Говорят, что в тридцатые годы террор не был однонаправлен — сверху вниз, директивно. Я согласен, и я помню, как волны истерики поднимались и снизу. Подвизаться в роли героев эпоса было очень удобно: мы вообще-то прекрасны, но на нас посягают зловещие силы извне. Их отыскивали в прожитом времени: попы, белогвардейцы, помещики, а впоследствии всех их вытеснили уже совершенно абстрактные «пережитки капитализма». Источалось зло и из чужого пространства: враждебное нам окружение гнало к нам троянских коней табунами, стадами. Их ловили, потрошили, разоблачали. Но всех ли? «Враги есть, злобствуют на меня, ковы строят, как бы погубить», — этими словами героя «Обломова» Гончарова определялось отношение к жизни. И было: страшно.
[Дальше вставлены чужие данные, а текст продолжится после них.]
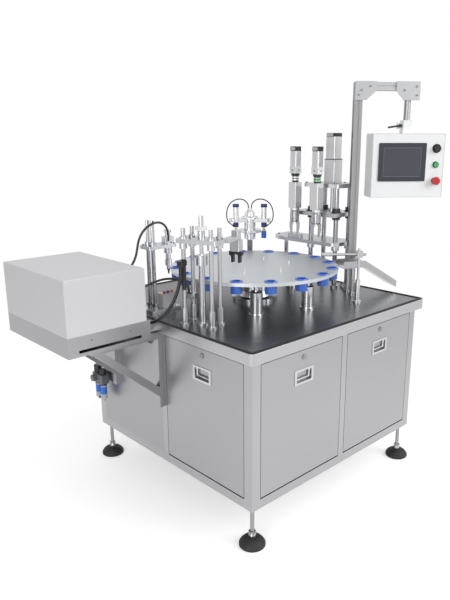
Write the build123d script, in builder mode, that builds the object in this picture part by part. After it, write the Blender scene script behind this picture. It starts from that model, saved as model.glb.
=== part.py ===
"""Bottle filling and capping machine: an indexing dial with bottle pucks on a stainless cabinet.

The origin is on the floor, under the middle of the whole machine. X runs along the
two-door front, Y runs from that front to the back, and Z is up. Sizes are in millimetres.
"""

import os
from math import cos, radians, sin, tan

from build123d import *

os.makedirs("parts", exist_ok=True)

# Overall placing: the table's height and side, and how far the feeder and the operator panel reach out
table_height = 850.0
table_side = 1180.0
table_edge = table_side / 2
feeder_reach = 1030.0
panel_reach = 874.0
cabinet_x = (feeder_reach - panel_reach) / 2

# Fits and clearances
running = 0.05
seat_gap = 0.3
panel_gap = 2.5

# Cabinet frame
table_overhang = 30.0
cabinet_side = table_side - 2 * table_overhang
floor_gap = 176.0
corner_post = 45.0
mid_post = 35.0
rail_height = 40.0
rail_depth = 30.0
tube_wall = 2.0
sheet = 2.0
panel_depth = 18.0
peg_radius = 4.0
peg_inset = 9.0
peg_reach = 6.5

# Feet
foot_inset = 32.0
foot_radius = 55.0
foot_height = 40.0
stud_radius = 9.0
stud_tail = 40.0
nut_across = 28.0
nut_height = 14.0
sole_thickness = 6.0

# Flush handles and quarter-turn locks
handle_width = 115.0
handle_height = 65.0
dish_width = 95.0
dish_height = 46.0
dish_depth = 14.0
dish_flange = 1.5
handle_level = table_height - 176.0
bail_rod = 3.0
bail_width = 82.0
bail_drop = 30.0
lock_level = table_height - 95.0
lock_radius = 9.0
lock_head = 12.0
tongue_reach = 44.0

# Table
table_thickness = 23.0
rim_height = 47.0
rim_wall = 3.0
rim_corner = 20.0
trim_inset = 6.0
trim_width = 12.0
trim_height = 3.0

# Dial
dial_radius = table_edge - 185.0
dial_top = table_height + 164.0
dial_thickness = 15.0
puck_count = 16
puck_circle = dial_radius - 29.0
puck_start = 11.25
puck_body = 26.0
puck_depth = 50.0
puck_flange = 30.0
puck_rim = 4.0
socket_radius = 20.5
socket_floor = 5.0
shaft_radius = 30.0
hub_radius = 100.0
hub_thickness = 24.0
column_gap = 3.0
column_radius = 75.0
column_foot = 110.0
dial_peg_circle = 175.0
dial_peg_count = 6
dial_peg_radius = 4.0
dial_peg_height = 12.0
support_circle = dial_radius - 93.0
support_radius = 28.0
support_turns = (7.0, 117.0, 227.0, 277.0)

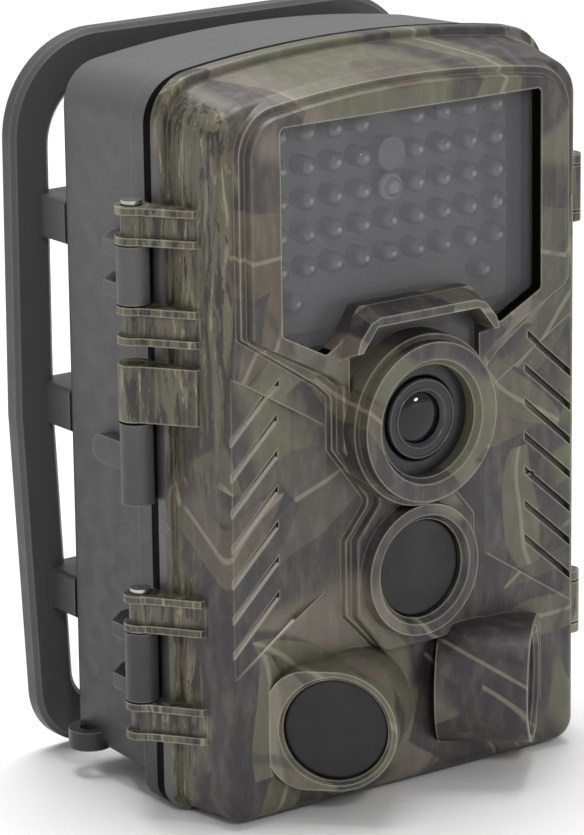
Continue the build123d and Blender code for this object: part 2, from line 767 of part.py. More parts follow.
with BuildPart() as usb_socket:
    with BuildSketch(front_plane(MAIN_BOARD_FRONT - BOARD_THICKNESS - 0.05)):
        with Locations((USB_X, 20.6)):
            Rectangle(7.7, 7.0)
    extrude(amount=-3.0)
    with BuildSketch(Plane.XY.offset(17.1)):
        with Locations((USB_X, -4.85)):
            Rectangle(6.7, 2.0)
    extrude(amount=5.5, mode=Mode.SUBTRACT)
finish(usb_socket, "usb_socket")

# latches on the right-hand side and the pins that they turn on
lever_outline = [
    (LATCH_X + LATCH_RADIUS, LATCH_Y),
    (46.1, -6.0),
    (46.1, 7.6),
    (46.9, 10.4),
    (45.9, 10.8),
    (44.6, 8.8),
    (RIM_HALF_WIDTH + 0.5, 8.0),
    (RIM_HALF_WIDTH + 0.5, -5.2),
    (LATCH_X - 0.4, LATCH_Y + 1.6),
    (LATCH_X, LATCH_Y),
]
for name, (low, high) in zip(("latch_lower", "latch_upper"), reversed(LATCH_SPANS)):
    base = low + LATCH_EAR + PART_GAP
    height = high - low - 2 * (LATCH_EAR + PART_GAP)
    with BuildPart() as latch:
        with BuildSketch(Plane.XY.offset(base)):
            with Locations((LATCH_X, LATCH_Y)):
                Circle(LATCH_RADIUS)
            with BuildLine():
                Polyline(*lever_outline, close=True)
            make_face()
            with Locations((LATCH_X, LATCH_Y)):
                Circle(LATCH_PIN_RADIUS + RUNNING_CLEARANCE, mode=Mode.SUBTRACT)
        extrude(amount=height)
    finish(latch, name)

with BuildPart() as latch_pins:
    for low, high in LATCH_SPANS:
        with BuildSketch(Plane.XY.offset(low)):
            with Locations((LATCH_X, LATCH_Y)):
                Circle(LATCH_PIN_RADIUS)
        extrude(amount=high - low)
finish(latch_pins, "latch_pins")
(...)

«Абсолютная власть становится слишком страшной, когда она сама испытывает страх перед окружающим», — за сто лет до событий тридцатых годов записывал французский путешественник-литератор маркиз де Кюстин. Его книга «La Russie en 1839», «Россия в 1839 году», в сокращении была издана на пороге этого достославного времени издательством Всесоюзного общества политкаторжан («Николаевская Россия», М., 1930). Непонятно, как она удержалась в библиотеках: тираж в 4000 можно было незаметно убрать, уничтожить. Но уничтожили общество бедняг-каторжан, а изданную обществом книгу впопыхах не заметила, и читатели, передавая ее по цепочке, как бы переговаривались: один одно подчеркнет, другой другое. Кто галочку поставит, кто крестик, а кто и восклицательный знак на полях. И вокруг книги словно хор голосов составлялся, хор тех, кто написанное о России столетней давности относил к современности: было жуткое сходство. И не только сходство деталей, а сходство жанра: социального, жизненного жанра николаевской России и жанра, который строили неведомые читатели книги. В первые десятилетия XIX века эпос в чем-то соответствовал исторической реальности, например, великим битвам 1812–1814 годов. А в наш век право государства на эпос подтвердили битвы 1941–1945 годов: как же эпосу было не восторжествовать! Но одновременно он и не был уверен в себе. Презирая все маленькое, будь то, скажем, единоличный крестьянский двор или жалкая частная мастерская, он боялся всего неясного. Всего, что было чревато раздумьями. Защищая свое монопольное положение, он выталкивал из жизни многозначное суждение, слово. Трудно уловить закономерности в его дикой деятельности, и все-таки характерно: его главными врагами оказались нетрадиционная музыка (Шостакович), отвлеченная лирика (Пастернак, Заболоцкий, Ахматова). Идеалом же были эпическое сказание, монумент, архитектурный ансамбль типа Всесоюзной сельскохозяйственной выставки, ныне ВДНХ, или башни проектируемого Дворца Советов, плакат.
На все это великолепие и посягали полчища вездесущих врагов. Ковы их имели целью подорвать единообразный ритм социальной жизни, сбить с толку; и ругательством, с которого начинались всевозможные разоблачения, было грозное слово «путаник»: ясность яростно защищала себя от поползновений нарушить ее. На такие поползновения отвечали доносами. А донос обладал изумительным свойством: свести к ясности все сколько-нибудь неординарное, выходящее за рамки установленного режима.
На меня писали немало доносов. Их творцы — из скромности, как я полагаю, — пожелали скрыть свои имена, и я знаю лишь некоторых из них. Не могу забыть первого. Десять (!) годиков было мне, благонравному мальчику, когда, помнится, в притихший наш 3-й класс «В» вошла строгая завуч. Мы вскочили. Она разрешила нам сесть, оглядела нас, остановилась на мне и вызвала меня в коридор. Приказала идти за ней, по дороге шепнула:
— Говори только правду, понятно? Только правду, тебе поверят! — и она втолкнула меня в кабинет молодого рабочего парня, его звали в школе по имени: комсорг Коля.